5.3. LICENSEE may not take any steps to avoid or defeat the purpose of any protection mechanism or to install or use the PRODUCT in a manner that circumvents or interferes with the operation of the protection mechanisms.

 

V. DURATION AND TERMINATION

Article 6

6.1. This Agreement is effective until terminated.

6.2. THE USER may terminate this Agreement at any time by destroying THE PRODUCT, related documentation and all copies thereof.

6.3. This Agreement will terminate immediately without notice from THE COMPANY if THE USER fails to comply with any provision of this agreement.

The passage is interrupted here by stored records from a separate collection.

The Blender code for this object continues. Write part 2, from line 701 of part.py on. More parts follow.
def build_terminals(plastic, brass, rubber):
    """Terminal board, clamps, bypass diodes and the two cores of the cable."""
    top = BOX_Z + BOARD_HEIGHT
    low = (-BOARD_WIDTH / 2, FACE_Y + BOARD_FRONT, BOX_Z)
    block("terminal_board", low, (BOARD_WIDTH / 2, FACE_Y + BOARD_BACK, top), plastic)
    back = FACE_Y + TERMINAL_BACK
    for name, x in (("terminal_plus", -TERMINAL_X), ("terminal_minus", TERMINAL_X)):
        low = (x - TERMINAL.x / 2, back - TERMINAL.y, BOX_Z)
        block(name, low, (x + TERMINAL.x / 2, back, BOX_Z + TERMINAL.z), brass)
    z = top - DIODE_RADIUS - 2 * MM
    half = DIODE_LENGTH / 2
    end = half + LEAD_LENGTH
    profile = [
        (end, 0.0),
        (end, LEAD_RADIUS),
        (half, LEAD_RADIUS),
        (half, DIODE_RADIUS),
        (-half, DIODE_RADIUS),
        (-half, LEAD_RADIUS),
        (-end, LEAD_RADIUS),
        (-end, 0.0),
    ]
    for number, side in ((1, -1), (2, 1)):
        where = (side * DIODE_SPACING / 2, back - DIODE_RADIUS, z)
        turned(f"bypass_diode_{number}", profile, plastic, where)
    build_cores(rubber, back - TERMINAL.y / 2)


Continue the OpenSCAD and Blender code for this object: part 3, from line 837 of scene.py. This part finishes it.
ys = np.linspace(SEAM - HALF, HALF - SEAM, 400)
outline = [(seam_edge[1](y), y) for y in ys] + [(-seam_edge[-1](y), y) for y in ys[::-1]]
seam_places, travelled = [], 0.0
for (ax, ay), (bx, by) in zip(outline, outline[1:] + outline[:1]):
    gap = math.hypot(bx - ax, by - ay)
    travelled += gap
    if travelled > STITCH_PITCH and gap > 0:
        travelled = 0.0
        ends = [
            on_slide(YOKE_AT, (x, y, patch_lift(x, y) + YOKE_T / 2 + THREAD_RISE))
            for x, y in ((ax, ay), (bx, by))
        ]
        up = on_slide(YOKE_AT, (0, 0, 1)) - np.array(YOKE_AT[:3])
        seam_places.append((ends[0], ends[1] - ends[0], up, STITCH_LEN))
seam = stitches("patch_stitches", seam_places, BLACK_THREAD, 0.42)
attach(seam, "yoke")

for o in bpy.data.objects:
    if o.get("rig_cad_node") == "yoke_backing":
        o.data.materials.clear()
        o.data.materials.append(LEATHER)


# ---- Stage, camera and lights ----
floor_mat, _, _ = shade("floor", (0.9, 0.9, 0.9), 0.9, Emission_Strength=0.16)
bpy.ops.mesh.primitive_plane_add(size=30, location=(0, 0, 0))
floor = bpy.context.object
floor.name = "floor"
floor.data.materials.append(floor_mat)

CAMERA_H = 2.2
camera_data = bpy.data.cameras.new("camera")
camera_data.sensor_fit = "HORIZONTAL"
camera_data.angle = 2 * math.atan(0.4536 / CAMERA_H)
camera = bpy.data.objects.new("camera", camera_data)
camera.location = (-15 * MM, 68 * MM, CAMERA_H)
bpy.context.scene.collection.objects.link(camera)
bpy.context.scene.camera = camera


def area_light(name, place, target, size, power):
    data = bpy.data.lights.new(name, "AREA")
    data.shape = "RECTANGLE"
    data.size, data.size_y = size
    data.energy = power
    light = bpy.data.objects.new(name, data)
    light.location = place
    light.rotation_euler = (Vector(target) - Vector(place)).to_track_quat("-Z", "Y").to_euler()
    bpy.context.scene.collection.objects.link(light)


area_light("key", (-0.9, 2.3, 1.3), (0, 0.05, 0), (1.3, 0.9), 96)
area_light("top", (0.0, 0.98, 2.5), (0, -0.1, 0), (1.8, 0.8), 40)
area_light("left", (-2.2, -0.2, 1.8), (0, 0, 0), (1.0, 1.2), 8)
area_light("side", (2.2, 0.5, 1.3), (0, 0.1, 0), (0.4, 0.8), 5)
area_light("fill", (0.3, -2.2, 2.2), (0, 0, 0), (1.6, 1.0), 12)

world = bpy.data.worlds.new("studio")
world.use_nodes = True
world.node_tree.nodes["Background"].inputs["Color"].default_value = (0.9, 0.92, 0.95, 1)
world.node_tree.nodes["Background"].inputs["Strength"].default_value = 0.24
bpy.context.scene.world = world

6.4. Upon termination THE USER must destroy THE PRODUCT and related documentation and all copies thereof.

 

VI. OTHER PROVISIONS

Article 7

Any dispute about the existence and the validity of this Agreement, or in relation with the Agreement or with a breach of it, including any dispute and discrepancy about the effect, interpretation, termination, performance or failure to execute it, shall be settled by negotiations. In the event no solution is achieved, the dispute shall be taken to the Arbitration Court of Zurich. The arbitration language shall be English, and the applicable legislation shall be the Bulgarian legislation.

Article 8

In the event any of the terms of this Agreement is declared void because it conflicts with the applicable law, the rest of the terms and the agreements as a whole shall remain in full effect. Such invalid term shall be superseded by the legal provisions.

Article 9

The parties hereto shall be obligated not to disclose to any third party any part of the information exchanged in the negotiations held between them during or in relation with the execution of the agreement.

Article 10

Any amendment or modification of this agreement shall only be made by an additional agreement made in writing between the parties (annex) and signed by both of them.